4.430
Daylighting
Instructor: Marilyne Andersen
Office: 5-419
Telephone: 617-253-7714
mand@mit.edu
Units: 3-0-6
Level: H
Prerequisites: Permission of instructor
This course aims at providing the tools necessary for an efficient integration of daylighting issues in the overall design process of a building. Through an optimized use of daylight in buildings and an adequate combination with artificial (electric) lighting, a building's environmental impact can be reduced significantly while improving the well-being and visual comfort of the inhabitants.
Fundamentals of daylighting and artificial lighting will be introduced and their relevance to design decisions emphasized: the benefits and availability of daylight, the physics of light propagation and solar radiation, photometry and colorimetry (visual perception, photometric quantities, chromatic systems), the sun course, the physics of windows (light and heat transfer, glazing types), visual and thermal comfort, electric lighting and primary daylighting strategies.
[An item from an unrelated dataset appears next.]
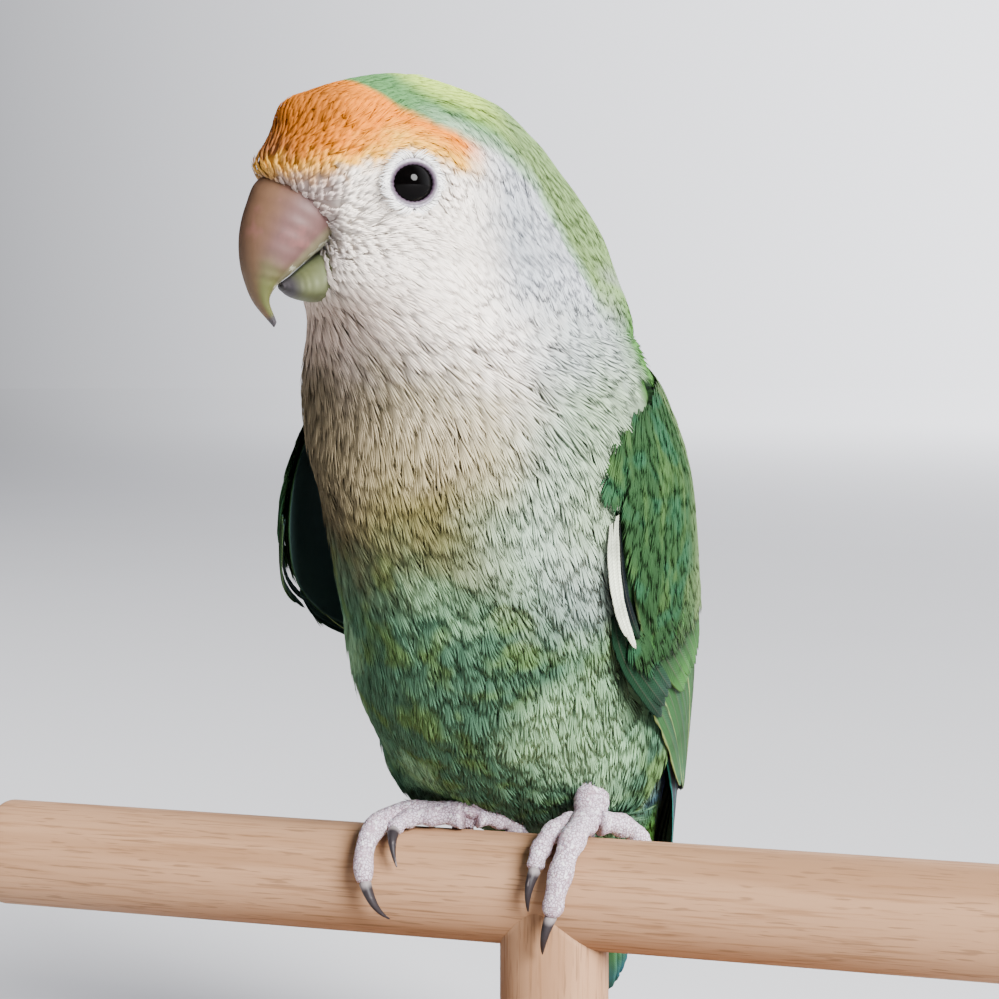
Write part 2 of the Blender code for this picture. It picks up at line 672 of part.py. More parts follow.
def wing_vanes(side, collection):
    """Every tier of vanes, each one's places worked out between those of its front and its back feather."""
    vanes = []
    for count, front, back, width, root_height, tip_height, lean in WING_TIERS:
        for k in range(count):
            t = k / (count - 1)
            place = np.array(front) * (1 - t) + np.array(back) * t
            heights = (root_height, tip_height)
            vanes.append(wing_vane(side, place[:2], place[2:], width, heights, lean, collection))
    return vanes


def make_wings(pieces, cutters):
    """The folded wings, three tiers of feathers on a smooth part, cut clear of the body."""
    for side in ("left", "right"):
        wing = join(f"wing_{side}", [wing_core(side, pieces), *wing_vanes(side, pieces)])
        rooms = [torso_room(cutters), thigh("room", side, CLEARANCE, cutters)]
        cut(wing, [*rooms, loft("room", tail_rings(TAIL_SECTIONS, CLEARANCE), "tail", cutters)])


def tail_rings(table, grow=0.0):
    """Rings of the tail from the flat cut at its root to its tip."""
    root = section_rings(body_table(), TAIL_STATION, TAIL_STATION - 0.1, 2, grow)
    root[0] = moved_towards(root[0], root[1], CLEARANCE)
    rest = section_rings(table, len(table) - 1, 0, 9, grow)
    return np.concatenate([root, rest])


def tail_vane(pair, sign, collection):
    """A tail feather: the middle pair is longest and lies on top, the outer ones step down and inwards."""
    base, end = np.array(TAIL_BASE), np.array(TAIL_END)
    line = end - base
    length = np.linalg.norm(line)
    ahead = line / length
    side = np.array([1, 0, 0]) - ahead * ahead[0]
    side /= np.linalg.norm(side)
    out = np.cross(ahead, side)
    share = pair / (TAIL_PAIRS - 1)
    reach = length * (1 - 0.32 * share**1.4)
    s = np.array(VANE_ROWS)[:, None]
    half = TAIL_VANE_WIDTH / 2 * np.array(VANE_SHARES)[:, None] * np.array([-1.0, 0.0, 1.0])[None, :]
    centre = sign * (0.8 + pair * (0.35 + 0.42 * s))
    sideways = centre + half
    drop = 0.52 * pair + (0.26 if sign < 0 else 0) + 0.012 * sideways**2
    points = base + ahead * (reach * s + 0 * half)[..., None] + side * sideways[..., None]
    points = points + out * (1.2 - drop)[..., None]
    points = points * MM + np.array([BIRD_X, 0, PERCH_HEIGHT])
    return slab(points[:, ::-1], VANE_THICKNESS, "tail", collection)


def make_tail(pieces):
    """The tail: a smooth part that runs on from the torso behind a flat cut, and five pairs of feathers."""
    core = loft("core", tail_rings(TAIL_CORE), "tail", pieces)
    vanes = [tail_vane(pair, sign, pieces) for pair in range(TAIL_PAIRS) for sign in (-1, 1)]
    join("tail", [core, *vanes])


def make_stand(pieces, cutters):
    """A round base, a short post coped to the perch, and the perch across its top."""
    sideways = Matrix.Translation((0, 0, PERCH_HEIGHT)) @ Matrix.Rotation(math.pi / 2, 4, "Y")
    cylinder("perch", PERCH_RADIUS, PERCH_LENGTH, sideways, "wood", pieces, 32, EDGE_ROUNDING)
    middle = Matrix.Translation((0, 0, BASE_THICKNESS / 2))
    cylinder("stand_base", BASE_RADIUS, BASE_THICKNESS, middle, "wood", pieces, 48, EDGE_ROUNDING)
    foot = BASE_THICKNESS + CLEARANCE
    upright = Matrix.Translation((0, 0, (foot + PERCH_HEIGHT) / 2))
    post = cylinder("stand_post", POST_RADIUS, PERCH_HEIGHT - foot, upright, "wood", pieces)
    cut(post, [cylinder("room", PERCH_RADIUS + CLEARANCE, PERCH_LENGTH, sideways, "wood", cutters)])


def main():
    clear_scene()
    pieces = new_collection("lovebird_on_perch")
    cutters = new_collection("cutters")
    make_stand(pieces, cutters)
    torso = make_trunk(pieces, cutters)
    make_bills(pieces, cutters)
    make_eyes(pieces)
    make_legs(pieces, cutters, torso)
    make_feet(pieces)
    make_wings(pieces, cutters)
    make_tail(pieces)
    bpy.data.collections.remove(cutters)


main()
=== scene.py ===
"""A life-size peach-faced lovebird that grips a short perch on a plain display stand.

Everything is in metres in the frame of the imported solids: +Z is up, the bird's breast faces -Y and its own
left is +X. The skin follows the same sections as the solids. Feathers are closed meshes worked out as
arrays.
"""

import math
import types

import bpy
import numpy as np
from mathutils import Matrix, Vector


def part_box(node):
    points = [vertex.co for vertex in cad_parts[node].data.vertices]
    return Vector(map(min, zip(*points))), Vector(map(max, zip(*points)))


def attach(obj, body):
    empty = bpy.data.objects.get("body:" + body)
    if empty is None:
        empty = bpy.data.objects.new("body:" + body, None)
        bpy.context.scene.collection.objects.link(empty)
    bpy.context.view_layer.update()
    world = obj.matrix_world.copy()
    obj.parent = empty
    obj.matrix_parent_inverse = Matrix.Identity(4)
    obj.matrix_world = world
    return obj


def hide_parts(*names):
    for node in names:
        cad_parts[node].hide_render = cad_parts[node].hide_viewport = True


bl_info = {
    "name": "Peach-faced lovebird",
    "version": (1, 0, 0),
    "blender": (4, 5, 0),
    "location": "View3D > Sidebar > Lovebird",
    "description": "A life-size still lovebird on a short perch, with its stage",
    "category": "Add Mesh",
}

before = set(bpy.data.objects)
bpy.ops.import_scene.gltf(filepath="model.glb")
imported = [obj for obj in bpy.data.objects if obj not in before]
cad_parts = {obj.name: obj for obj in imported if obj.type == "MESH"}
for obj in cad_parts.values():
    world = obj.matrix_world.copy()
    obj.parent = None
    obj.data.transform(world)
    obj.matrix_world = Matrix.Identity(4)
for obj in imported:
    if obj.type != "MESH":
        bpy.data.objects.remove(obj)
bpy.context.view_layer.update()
MM = 0.001

# Stand, from the frame
PERCH_LOW, PERCH_HIGH = (np.array(corner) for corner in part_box("perch"))
BASE_HIGH = np.array(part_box("stand_base")[1])
PERCH_RADIUS = (PERCH_HIGH[2] - PERCH_LOW[2]) / 2
PERCH_HEIGHT = (PERCH_HIGH[2] + PERCH_LOW[2]) / 2
PERCH_HALF_LENGTH = PERCH_HIGH[0]
POST_RADIUS = 7.3 * MM
CLEARANCE = 0.3 * MM

# The bird's trunk: sections from the tail's end to the neck, in millimetres from the perch's axis: across,
# back, up, tilt and turn in degrees, half width, reach in front and behind
BIRD_X = -9 * MM
SECTION_SQUARENESS = 2.15
TRUNK_SECTIONS = (
    (1.5, 45, -16, 25, 0, 0, 0, 0),
    (1.2, 38, -5, 25, 0, 7.5, 6, 5),
    (0.6, 30, 7, 27, 0, 13, 12, 7.5),
    (0, 19, 20, 28, 0, 19.4, 20.5, 12),
    (0.7, 9, 33, 28, 0, 22, 25, 16.5),
    (2.5, 0, 46, 26, 0, 22.2, 25.5, 20),
    (2.2, -4, 58, 20, 5, 22, 26, 21.4),
    (-0.8, -6, 68, 11, 16, 23.4, 19.6, 22),
)
# The head, from the throat to the crown, in millimetres from between the eyes: forward, up, turn, half
# width, reach in front and behind
HEAD_CENTRE = np.array([-16.5, -19.3, 133.6]) * MM
HEAD_TURN = 48.7
HEAD_SECTIONS = (
    (-8, -17.6, 33, 19.2, 16.2, 26.8),
    (-6.5, -12, 42, 19, 16, 25.2),
    (-5.8, -7, 47, 16.4, 14.6, 23.9),
    (-5.2, -3, 48.7, 15.2, 17.4, 22),
    (-4.6, 1.5, 48.7, 14.8, 21, 19),
    (-3.4, 6.2, 48.7, 13.2, 18, 16.2),
    (-1.6, 11, 48.7, 9.6, 13.3, 12),
    (-1.6, 14.3, 48.7, 0, 0, 0),
)
CROWN_STATION = 15.0

# Eyes and lids: forward, to the side, up, in millimetres in the head's own axes
EYE_PLACE = (0.6, 12.1, -0.5)
EYE_RADIUS = 3.4
LID_SIDE = 14.35
LID_RADIUS = 2.86
LID_THICKNESS = 0.46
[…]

More advanced lighting design topics will also be presented and practised, both through a design project and the class lectures and homework assignments, such as advanced lighting design strategies (innovative glazing and shading technologies, advanced control), and design and assessment tools for lighting management (experimental approaches, computer-based design tools).
By getting familiar with the factors and quantities involved in a given (day)lighting situation, students will be able to assess it in different ways (visual assessment, experimental survey, calculations or computer simulations) and to propose advanced (day)lighting strategies to improve it.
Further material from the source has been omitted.